▶ **INSTRUCTION**:
Copy every line, exactly and only, from the line containing "Keep writing the" to the line containing "scene = bpy.context.scene", both lines included.

START

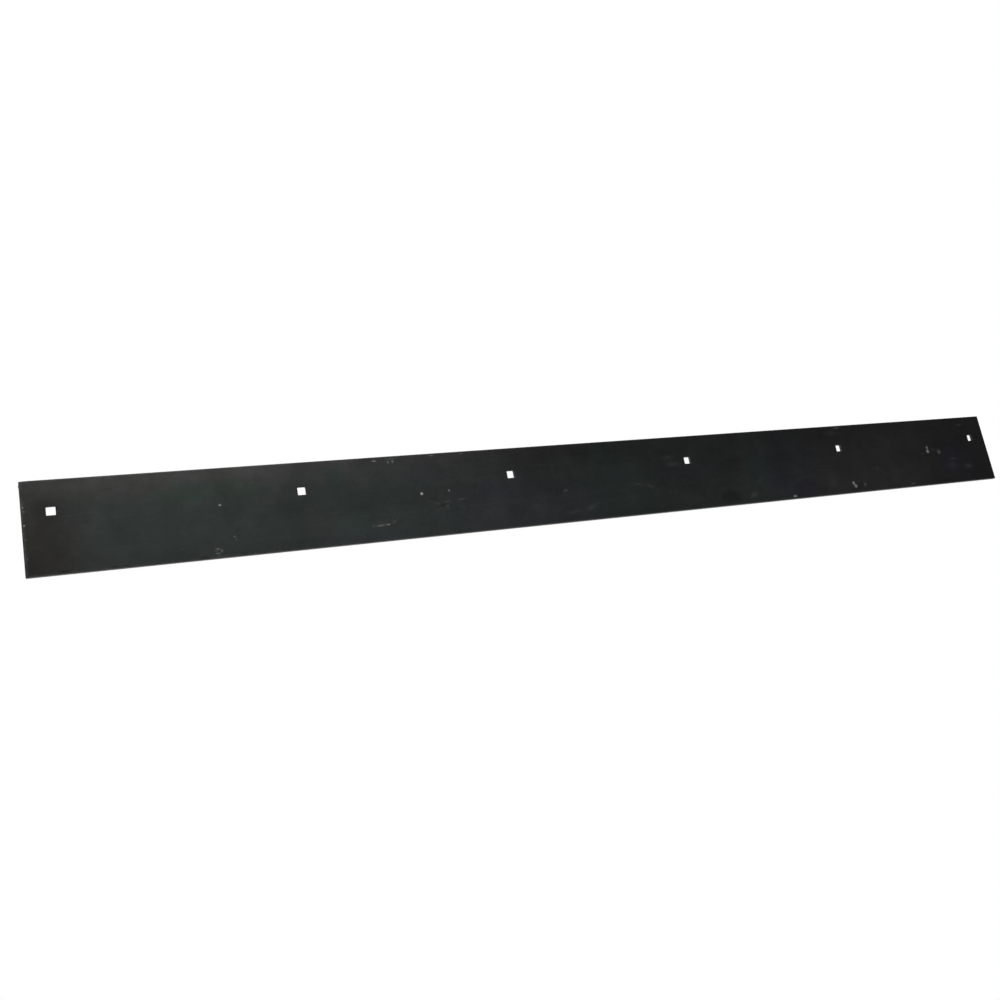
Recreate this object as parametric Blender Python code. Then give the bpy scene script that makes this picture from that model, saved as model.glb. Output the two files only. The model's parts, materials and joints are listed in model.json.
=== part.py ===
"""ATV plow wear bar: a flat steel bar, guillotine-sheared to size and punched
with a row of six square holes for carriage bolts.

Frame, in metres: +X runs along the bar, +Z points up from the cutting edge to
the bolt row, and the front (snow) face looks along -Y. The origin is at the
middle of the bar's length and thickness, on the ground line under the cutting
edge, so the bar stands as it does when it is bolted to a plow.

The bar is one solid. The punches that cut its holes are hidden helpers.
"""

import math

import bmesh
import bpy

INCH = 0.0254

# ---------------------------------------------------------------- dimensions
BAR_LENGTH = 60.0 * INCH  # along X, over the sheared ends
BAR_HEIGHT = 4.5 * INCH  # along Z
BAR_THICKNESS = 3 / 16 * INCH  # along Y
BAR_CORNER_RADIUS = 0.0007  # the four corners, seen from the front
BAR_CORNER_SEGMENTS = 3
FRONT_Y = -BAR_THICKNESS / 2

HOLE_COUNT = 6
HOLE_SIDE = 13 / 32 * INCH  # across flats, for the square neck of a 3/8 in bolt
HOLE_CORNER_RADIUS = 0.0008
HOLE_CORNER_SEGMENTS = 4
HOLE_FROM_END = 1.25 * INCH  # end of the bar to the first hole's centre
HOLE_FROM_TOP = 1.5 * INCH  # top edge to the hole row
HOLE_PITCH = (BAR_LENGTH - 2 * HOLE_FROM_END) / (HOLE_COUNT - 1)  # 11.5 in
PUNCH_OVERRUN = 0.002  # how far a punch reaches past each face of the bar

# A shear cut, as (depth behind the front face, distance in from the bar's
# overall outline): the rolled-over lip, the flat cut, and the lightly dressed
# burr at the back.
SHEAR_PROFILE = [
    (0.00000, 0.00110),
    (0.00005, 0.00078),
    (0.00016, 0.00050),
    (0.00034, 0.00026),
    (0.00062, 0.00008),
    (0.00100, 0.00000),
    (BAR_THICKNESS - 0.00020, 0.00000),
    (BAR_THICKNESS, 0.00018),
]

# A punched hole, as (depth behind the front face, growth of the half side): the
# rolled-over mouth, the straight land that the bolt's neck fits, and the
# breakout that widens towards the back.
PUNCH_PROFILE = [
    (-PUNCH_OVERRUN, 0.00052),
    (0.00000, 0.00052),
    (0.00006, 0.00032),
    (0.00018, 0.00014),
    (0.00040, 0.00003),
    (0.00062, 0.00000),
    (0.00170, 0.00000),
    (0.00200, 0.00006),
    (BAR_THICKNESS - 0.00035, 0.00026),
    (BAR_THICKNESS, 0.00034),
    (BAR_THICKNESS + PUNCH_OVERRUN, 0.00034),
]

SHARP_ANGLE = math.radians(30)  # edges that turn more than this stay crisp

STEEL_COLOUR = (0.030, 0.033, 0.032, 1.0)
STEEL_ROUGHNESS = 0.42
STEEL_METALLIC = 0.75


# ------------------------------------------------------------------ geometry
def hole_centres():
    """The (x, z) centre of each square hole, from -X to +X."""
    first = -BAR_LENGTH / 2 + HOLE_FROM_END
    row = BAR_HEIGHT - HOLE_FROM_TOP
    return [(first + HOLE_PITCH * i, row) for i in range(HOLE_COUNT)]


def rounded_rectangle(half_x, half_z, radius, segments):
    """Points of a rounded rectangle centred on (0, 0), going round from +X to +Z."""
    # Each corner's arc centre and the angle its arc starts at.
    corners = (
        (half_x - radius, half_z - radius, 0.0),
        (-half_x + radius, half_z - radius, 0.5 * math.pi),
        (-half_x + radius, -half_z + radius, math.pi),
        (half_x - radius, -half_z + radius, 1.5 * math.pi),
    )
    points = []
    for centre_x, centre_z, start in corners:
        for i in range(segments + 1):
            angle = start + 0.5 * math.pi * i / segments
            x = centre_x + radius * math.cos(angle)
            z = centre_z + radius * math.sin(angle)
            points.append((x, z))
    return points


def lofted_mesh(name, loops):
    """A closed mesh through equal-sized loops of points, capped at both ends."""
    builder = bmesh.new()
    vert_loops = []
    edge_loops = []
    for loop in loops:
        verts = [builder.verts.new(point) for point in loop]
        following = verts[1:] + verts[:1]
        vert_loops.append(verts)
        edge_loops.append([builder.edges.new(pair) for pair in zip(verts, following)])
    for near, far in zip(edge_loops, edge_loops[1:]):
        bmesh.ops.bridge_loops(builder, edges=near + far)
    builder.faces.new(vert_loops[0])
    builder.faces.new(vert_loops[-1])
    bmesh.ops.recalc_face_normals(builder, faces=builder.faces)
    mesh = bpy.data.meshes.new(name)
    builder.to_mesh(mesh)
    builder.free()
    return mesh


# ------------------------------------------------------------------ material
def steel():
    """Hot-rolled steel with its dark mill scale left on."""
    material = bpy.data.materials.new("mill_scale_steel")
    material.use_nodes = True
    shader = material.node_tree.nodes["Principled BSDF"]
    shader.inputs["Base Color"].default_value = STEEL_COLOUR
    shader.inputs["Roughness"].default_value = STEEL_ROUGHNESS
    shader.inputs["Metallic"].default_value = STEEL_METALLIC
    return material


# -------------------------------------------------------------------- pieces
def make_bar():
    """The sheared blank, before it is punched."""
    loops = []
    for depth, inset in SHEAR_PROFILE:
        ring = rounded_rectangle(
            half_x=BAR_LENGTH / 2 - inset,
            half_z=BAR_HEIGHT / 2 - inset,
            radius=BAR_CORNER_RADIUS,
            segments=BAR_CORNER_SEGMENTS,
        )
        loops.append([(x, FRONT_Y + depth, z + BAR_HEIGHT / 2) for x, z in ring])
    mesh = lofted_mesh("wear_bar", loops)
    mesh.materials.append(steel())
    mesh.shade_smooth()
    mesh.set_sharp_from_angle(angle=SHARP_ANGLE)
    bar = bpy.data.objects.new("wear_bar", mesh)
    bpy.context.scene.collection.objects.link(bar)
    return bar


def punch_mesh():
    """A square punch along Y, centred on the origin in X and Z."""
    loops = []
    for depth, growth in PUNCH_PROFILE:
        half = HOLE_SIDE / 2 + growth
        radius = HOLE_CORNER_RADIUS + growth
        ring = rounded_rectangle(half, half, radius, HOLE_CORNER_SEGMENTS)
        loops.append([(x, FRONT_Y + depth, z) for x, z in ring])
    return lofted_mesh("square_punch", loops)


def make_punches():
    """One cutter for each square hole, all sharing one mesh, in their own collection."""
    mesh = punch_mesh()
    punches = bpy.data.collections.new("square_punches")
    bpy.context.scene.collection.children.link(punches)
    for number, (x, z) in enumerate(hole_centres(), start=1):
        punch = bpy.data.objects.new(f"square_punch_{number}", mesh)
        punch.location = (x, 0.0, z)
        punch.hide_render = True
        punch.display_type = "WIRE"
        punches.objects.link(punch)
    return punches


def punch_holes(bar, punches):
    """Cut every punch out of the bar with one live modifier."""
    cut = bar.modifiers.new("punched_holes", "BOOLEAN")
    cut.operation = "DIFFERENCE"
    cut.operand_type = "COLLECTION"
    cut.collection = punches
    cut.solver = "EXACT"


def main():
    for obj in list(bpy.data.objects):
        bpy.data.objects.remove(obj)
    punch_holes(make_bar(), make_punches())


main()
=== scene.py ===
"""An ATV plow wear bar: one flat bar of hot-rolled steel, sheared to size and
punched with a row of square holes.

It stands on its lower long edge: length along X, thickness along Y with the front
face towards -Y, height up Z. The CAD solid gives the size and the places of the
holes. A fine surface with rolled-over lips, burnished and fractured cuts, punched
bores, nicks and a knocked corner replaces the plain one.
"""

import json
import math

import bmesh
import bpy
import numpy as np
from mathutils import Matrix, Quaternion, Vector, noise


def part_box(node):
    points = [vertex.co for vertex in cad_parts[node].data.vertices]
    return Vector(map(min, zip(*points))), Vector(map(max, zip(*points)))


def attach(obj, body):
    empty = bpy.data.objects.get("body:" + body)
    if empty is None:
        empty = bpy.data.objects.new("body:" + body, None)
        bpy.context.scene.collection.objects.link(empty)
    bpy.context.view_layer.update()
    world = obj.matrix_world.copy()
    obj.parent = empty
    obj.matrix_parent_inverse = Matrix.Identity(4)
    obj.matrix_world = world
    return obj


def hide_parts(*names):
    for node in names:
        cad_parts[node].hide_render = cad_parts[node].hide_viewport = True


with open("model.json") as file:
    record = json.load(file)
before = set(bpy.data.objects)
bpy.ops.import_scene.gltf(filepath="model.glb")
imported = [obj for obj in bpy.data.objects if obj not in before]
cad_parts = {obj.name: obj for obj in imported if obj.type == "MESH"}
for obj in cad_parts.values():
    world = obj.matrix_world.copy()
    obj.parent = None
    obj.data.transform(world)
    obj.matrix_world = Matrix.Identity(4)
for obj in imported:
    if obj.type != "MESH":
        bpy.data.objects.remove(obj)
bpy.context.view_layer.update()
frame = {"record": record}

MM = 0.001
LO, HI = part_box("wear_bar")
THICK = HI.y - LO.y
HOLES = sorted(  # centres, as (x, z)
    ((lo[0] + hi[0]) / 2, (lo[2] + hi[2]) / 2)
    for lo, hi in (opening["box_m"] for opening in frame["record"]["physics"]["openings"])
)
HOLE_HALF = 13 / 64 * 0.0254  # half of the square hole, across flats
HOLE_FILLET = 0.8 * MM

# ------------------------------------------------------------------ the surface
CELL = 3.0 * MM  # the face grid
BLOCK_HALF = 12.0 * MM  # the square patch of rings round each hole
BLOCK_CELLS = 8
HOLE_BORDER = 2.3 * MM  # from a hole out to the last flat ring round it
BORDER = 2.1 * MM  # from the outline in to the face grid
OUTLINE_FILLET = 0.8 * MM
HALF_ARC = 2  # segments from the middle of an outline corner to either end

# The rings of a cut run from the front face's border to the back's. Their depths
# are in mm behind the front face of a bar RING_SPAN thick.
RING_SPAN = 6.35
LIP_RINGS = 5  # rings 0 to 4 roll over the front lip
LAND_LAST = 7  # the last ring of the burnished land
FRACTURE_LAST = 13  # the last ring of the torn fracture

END
START

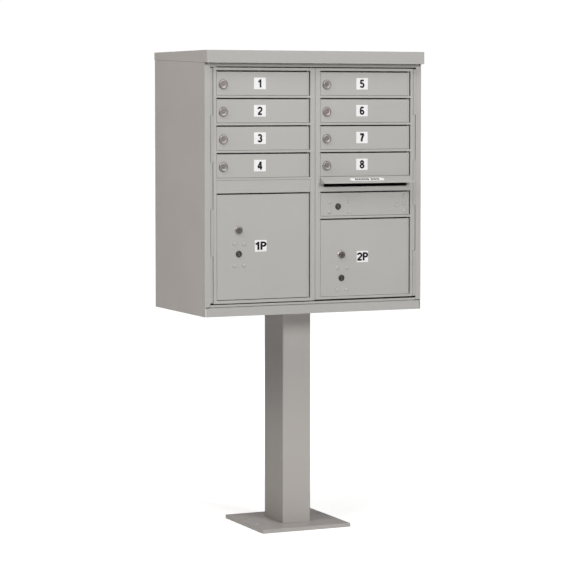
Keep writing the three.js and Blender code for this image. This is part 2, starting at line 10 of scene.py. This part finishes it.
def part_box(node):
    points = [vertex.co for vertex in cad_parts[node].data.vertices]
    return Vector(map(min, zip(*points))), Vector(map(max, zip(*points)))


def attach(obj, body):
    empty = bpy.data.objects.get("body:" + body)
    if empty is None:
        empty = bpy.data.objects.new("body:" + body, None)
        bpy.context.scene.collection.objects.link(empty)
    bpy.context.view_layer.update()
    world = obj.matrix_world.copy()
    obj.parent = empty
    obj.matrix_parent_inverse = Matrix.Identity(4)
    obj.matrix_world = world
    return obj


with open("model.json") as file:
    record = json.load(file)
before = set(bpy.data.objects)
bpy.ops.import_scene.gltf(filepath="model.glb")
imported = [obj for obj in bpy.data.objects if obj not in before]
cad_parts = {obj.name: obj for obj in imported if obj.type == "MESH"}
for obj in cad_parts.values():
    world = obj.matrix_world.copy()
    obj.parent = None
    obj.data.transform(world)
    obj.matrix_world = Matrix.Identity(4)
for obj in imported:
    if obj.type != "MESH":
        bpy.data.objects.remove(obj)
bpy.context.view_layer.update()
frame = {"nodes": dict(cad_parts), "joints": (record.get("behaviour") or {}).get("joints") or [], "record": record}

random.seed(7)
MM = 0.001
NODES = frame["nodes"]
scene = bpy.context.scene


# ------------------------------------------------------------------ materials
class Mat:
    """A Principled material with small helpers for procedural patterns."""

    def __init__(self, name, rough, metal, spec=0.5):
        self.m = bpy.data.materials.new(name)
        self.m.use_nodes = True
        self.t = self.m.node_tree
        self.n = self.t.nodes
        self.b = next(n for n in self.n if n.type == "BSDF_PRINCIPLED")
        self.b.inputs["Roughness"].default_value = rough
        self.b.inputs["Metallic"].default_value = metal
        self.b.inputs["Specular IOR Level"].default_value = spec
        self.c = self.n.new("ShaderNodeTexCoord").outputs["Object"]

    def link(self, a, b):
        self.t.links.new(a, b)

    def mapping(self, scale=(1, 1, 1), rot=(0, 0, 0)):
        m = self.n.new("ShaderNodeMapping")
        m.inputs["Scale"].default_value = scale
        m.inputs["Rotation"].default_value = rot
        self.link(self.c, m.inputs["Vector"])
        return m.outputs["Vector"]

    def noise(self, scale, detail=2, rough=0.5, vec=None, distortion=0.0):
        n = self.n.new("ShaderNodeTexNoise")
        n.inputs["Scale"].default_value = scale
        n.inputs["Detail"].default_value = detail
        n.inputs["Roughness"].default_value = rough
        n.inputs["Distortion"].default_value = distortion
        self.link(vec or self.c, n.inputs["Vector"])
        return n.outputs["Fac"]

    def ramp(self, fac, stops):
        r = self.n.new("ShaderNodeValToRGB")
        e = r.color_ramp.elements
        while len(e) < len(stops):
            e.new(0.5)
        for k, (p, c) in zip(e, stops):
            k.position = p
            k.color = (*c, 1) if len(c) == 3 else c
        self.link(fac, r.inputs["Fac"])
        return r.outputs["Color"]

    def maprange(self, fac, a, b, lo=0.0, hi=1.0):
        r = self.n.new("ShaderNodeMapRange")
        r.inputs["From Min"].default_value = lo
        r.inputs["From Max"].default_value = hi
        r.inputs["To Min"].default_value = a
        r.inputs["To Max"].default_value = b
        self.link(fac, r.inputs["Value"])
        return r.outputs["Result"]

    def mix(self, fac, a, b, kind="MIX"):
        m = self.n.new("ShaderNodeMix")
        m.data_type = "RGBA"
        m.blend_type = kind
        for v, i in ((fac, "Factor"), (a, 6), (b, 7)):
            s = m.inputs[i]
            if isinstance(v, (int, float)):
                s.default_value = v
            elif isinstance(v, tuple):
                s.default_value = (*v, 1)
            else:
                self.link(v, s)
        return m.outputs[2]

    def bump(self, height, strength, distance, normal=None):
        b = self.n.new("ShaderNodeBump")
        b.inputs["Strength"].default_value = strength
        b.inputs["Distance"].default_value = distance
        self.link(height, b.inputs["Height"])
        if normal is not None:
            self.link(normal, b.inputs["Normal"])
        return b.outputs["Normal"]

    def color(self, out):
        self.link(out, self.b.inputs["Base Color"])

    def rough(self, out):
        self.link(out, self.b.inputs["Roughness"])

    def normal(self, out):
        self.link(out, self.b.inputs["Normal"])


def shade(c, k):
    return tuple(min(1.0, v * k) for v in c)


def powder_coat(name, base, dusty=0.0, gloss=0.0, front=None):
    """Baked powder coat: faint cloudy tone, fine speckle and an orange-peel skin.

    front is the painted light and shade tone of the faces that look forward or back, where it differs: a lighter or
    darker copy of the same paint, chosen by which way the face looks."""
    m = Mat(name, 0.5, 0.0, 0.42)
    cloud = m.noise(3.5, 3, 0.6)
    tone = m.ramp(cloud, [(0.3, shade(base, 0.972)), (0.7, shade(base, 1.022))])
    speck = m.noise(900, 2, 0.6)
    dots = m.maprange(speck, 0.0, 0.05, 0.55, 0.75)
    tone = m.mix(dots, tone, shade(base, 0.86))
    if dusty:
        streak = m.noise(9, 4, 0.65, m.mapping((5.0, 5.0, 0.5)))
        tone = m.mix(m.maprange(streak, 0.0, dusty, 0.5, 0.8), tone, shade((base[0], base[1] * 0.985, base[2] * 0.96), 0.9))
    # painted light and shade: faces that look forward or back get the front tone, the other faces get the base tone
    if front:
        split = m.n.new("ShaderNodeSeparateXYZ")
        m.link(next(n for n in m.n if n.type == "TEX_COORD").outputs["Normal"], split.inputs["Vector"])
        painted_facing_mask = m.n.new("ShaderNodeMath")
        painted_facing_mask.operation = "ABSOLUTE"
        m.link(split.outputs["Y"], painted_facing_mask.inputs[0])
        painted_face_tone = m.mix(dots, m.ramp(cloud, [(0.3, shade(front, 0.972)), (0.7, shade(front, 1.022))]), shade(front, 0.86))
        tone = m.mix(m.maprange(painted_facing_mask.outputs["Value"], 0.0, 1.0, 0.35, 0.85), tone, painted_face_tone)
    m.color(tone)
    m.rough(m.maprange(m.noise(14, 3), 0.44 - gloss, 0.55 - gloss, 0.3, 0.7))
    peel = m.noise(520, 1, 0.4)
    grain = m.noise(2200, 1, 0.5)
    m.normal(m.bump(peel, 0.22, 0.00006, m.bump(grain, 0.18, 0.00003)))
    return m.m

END

▶ **TASK RESPONSE**:
Keep writing the three.js and Blender code for this image. This is part 2, starting at line 10 of scene.py. This part finishes it.
def part_box(node):
    points = [vertex.co for vertex in cad_parts[node].data.vertices]
    return Vector(map(min, zip(*points))), Vector(map(max, zip(*points)))


def attach(obj, body):
    empty = bpy.data.objects.get("body:" + body)
    if empty is None:
        empty = bpy.data.objects.new("body:" + body, None)
        bpy.context.scene.collection.objects.link(empty)
    bpy.context.view_layer.update()
    world = obj.matrix_world.copy()
    obj.parent = empty
    obj.matrix_parent_inverse = Matrix.Identity(4)
    obj.matrix_world = world
    return obj


with open("model.json") as file:
    record = json.load(file)
before = set(bpy.data.objects)
bpy.ops.import_scene.gltf(filepath="model.glb")
imported = [obj for obj in bpy.data.objects if obj not in before]
cad_parts = {obj.name: obj for obj in imported if obj.type == "MESH"}
for obj in cad_parts.values():
    world = obj.matrix_world.copy()
    obj.parent = None
    obj.data.transform(world)
    obj.matrix_world = Matrix.Identity(4)
for obj in imported:
    if obj.type != "MESH":
        bpy.data.objects.remove(obj)
bpy.context.view_layer.update()
frame = {"nodes": dict(cad_parts), "joints": (record.get("behaviour") or {}).get("joints") or [], "record": record}

random.seed(7)
MM = 0.001
NODES = frame["nodes"]
scene = bpy.context.scene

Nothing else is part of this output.